Task to carry out - Reproduce the section of the listing that begins at the line containing "# The filler" and finishes at the line containing "before = set(bpy.data.objects)". Include both end lines and nothing beyond them.

Information supplied -

------------------------

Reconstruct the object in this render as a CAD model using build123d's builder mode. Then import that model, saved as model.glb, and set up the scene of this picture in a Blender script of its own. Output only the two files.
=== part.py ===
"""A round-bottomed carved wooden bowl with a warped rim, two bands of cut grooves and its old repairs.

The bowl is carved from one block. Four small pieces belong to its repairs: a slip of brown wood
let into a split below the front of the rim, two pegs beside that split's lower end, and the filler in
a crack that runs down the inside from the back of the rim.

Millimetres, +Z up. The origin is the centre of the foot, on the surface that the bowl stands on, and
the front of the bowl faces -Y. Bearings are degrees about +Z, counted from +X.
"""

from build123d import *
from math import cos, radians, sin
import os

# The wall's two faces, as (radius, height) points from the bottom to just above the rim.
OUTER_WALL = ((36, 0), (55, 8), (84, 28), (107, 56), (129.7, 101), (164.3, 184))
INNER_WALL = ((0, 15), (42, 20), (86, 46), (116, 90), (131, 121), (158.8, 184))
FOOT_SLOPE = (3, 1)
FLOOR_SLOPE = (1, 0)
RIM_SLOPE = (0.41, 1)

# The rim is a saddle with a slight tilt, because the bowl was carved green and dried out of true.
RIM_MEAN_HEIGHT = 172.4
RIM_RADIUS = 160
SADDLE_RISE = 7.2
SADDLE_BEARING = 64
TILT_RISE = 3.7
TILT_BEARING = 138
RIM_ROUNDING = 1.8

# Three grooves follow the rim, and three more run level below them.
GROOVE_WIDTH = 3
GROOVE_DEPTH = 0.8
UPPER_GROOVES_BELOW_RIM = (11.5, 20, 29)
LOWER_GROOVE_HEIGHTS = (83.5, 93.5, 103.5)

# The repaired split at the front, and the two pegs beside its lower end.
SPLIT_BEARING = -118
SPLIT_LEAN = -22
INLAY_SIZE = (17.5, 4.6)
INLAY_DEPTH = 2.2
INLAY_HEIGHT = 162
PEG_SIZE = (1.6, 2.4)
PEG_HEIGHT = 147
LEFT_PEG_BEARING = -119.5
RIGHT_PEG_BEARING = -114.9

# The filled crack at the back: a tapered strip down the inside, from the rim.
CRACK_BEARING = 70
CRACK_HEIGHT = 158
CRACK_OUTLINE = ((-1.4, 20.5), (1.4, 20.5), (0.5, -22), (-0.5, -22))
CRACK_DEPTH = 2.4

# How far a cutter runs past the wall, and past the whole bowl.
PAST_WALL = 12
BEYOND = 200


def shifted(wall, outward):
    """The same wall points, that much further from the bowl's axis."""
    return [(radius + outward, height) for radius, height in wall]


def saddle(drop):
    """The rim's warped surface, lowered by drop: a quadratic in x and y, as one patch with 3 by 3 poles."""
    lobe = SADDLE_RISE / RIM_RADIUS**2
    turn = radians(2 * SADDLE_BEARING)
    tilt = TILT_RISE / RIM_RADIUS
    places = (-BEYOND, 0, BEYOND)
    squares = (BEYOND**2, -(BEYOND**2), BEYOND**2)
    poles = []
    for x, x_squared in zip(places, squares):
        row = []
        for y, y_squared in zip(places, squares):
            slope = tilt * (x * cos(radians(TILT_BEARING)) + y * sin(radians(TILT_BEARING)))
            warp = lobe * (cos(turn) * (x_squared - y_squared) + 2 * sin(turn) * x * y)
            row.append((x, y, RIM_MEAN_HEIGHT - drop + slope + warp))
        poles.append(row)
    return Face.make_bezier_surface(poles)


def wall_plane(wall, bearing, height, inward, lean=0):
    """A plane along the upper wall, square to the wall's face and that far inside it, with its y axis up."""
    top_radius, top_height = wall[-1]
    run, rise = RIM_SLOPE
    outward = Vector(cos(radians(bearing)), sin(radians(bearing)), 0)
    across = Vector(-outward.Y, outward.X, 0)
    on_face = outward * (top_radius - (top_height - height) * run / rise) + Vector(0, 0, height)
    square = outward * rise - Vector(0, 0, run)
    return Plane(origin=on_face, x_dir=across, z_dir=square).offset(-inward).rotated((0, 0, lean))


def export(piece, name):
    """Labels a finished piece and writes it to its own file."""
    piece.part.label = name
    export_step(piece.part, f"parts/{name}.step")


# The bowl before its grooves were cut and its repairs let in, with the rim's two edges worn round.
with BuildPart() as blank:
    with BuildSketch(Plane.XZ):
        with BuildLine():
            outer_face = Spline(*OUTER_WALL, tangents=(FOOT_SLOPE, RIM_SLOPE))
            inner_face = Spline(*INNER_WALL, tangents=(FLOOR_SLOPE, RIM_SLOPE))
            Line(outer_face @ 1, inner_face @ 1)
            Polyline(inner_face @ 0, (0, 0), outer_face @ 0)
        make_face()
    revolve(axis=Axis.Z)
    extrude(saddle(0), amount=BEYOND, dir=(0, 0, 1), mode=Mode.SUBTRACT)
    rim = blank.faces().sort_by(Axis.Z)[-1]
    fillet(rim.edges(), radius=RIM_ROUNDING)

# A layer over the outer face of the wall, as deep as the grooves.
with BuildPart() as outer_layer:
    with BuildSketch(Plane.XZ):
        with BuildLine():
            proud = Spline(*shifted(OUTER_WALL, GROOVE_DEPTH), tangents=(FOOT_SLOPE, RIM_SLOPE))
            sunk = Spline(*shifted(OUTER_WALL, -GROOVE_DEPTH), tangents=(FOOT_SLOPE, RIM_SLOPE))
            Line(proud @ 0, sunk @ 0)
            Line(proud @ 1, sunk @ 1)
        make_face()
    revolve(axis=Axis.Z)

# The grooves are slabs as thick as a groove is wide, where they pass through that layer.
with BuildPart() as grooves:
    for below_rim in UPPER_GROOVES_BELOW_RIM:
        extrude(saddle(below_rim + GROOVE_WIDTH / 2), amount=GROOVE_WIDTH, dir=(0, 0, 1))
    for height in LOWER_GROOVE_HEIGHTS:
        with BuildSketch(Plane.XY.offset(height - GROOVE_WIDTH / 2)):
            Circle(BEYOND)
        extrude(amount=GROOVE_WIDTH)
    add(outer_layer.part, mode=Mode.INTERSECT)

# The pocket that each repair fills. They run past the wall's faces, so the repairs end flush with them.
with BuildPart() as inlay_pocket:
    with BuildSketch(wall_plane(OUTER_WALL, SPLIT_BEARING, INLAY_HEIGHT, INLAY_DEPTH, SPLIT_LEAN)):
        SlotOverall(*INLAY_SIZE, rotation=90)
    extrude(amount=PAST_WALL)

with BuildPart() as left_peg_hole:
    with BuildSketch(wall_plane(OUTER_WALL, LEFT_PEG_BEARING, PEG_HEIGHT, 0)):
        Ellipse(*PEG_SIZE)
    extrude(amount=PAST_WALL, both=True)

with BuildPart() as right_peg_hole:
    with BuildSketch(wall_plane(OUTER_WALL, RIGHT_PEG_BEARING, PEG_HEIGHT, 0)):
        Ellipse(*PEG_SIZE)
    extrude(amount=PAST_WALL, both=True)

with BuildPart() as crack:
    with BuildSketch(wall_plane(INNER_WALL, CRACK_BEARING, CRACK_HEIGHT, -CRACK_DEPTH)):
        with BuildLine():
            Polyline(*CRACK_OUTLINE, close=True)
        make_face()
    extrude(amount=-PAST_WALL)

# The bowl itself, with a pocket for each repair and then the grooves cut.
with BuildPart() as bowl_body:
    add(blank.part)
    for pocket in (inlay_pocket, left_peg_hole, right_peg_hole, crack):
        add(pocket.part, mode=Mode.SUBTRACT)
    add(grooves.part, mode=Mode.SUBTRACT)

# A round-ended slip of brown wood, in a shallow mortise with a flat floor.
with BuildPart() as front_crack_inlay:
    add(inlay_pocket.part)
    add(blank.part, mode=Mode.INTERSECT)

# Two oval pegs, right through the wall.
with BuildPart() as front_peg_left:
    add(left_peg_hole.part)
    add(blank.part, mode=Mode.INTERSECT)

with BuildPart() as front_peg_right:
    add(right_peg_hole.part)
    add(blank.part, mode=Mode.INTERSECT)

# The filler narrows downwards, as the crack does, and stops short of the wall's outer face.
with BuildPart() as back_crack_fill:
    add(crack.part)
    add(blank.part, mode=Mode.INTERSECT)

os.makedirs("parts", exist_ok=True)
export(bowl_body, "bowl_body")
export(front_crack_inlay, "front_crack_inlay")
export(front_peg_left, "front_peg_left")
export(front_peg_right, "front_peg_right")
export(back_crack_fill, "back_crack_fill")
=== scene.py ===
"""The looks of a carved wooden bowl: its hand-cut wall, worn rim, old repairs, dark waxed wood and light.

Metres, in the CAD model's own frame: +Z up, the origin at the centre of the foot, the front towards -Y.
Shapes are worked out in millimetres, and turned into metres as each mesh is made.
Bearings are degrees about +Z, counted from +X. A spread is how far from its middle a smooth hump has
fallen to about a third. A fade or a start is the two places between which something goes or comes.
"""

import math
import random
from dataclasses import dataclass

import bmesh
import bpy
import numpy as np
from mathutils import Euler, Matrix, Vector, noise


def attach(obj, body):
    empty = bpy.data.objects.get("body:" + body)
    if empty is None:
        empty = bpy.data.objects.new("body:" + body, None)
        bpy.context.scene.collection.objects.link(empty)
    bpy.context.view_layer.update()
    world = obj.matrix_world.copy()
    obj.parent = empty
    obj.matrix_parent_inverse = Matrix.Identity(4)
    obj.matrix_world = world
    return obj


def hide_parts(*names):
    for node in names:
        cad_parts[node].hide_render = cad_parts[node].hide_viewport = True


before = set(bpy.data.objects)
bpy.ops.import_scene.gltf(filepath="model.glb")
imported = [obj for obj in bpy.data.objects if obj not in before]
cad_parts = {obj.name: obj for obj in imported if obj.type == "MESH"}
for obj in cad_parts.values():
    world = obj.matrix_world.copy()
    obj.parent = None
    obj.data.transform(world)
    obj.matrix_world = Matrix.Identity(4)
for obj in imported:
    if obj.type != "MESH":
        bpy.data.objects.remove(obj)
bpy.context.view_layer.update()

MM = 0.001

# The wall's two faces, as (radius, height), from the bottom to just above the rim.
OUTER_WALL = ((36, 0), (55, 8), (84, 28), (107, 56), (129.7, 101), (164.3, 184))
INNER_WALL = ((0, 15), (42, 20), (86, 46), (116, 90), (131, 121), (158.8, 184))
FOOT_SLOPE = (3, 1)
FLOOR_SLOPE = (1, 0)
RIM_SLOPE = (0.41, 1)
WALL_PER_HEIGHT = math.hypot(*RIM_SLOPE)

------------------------

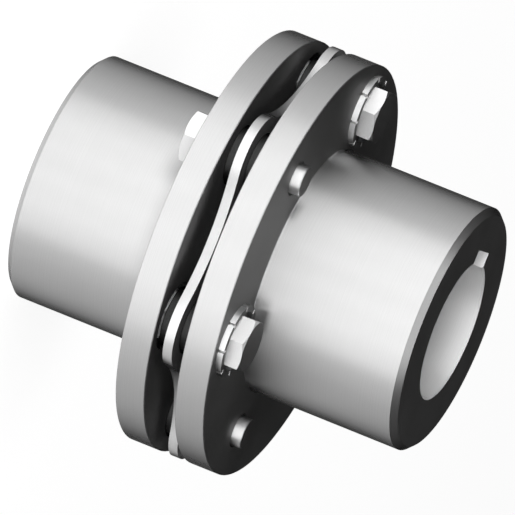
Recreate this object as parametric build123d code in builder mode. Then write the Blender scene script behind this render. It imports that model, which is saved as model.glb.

------------------------

Expected answer -
# The filler narrows downwards, as the crack does, and stops short of the wall's outer face.
with BuildPart() as back_crack_fill:
    add(crack.part)
    add(blank.part, mode=Mode.INTERSECT)

os.makedirs("parts", exist_ok=True)
export(bowl_body, "bowl_body")
export(front_crack_inlay, "front_crack_inlay")
export(front_peg_left, "front_peg_left")
export(front_peg_right, "front_peg_right")
export(back_crack_fill, "back_crack_fill")
=== scene.py ===
"""The looks of a carved wooden bowl: its hand-cut wall, worn rim, old repairs, dark waxed wood and light.

Metres, in the CAD model's own frame: +Z up, the origin at the centre of the foot, the front towards -Y.
Shapes are worked out in millimetres, and turned into metres as each mesh is made.
Bearings are degrees about +Z, counted from +X. A spread is how far from its middle a smooth hump has
fallen to about a third. A fade or a start is the two places between which something goes or comes.
"""

import math
import random
from dataclasses import dataclass

import bmesh
import bpy
import numpy as np
from mathutils import Euler, Matrix, Vector, noise


def attach(obj, body):
    empty = bpy.data.objects.get("body:" + body)
    if empty is None:
        empty = bpy.data.objects.new("body:" + body, None)
        bpy.context.scene.collection.objects.link(empty)
    bpy.context.view_layer.update()
    world = obj.matrix_world.copy()
    obj.parent = empty
    obj.matrix_parent_inverse = Matrix.Identity(4)
    obj.matrix_world = world
    return obj


def hide_parts(*names):
    for node in names:
        cad_parts[node].hide_render = cad_parts[node].hide_viewport = True


before = set(bpy.data.objects)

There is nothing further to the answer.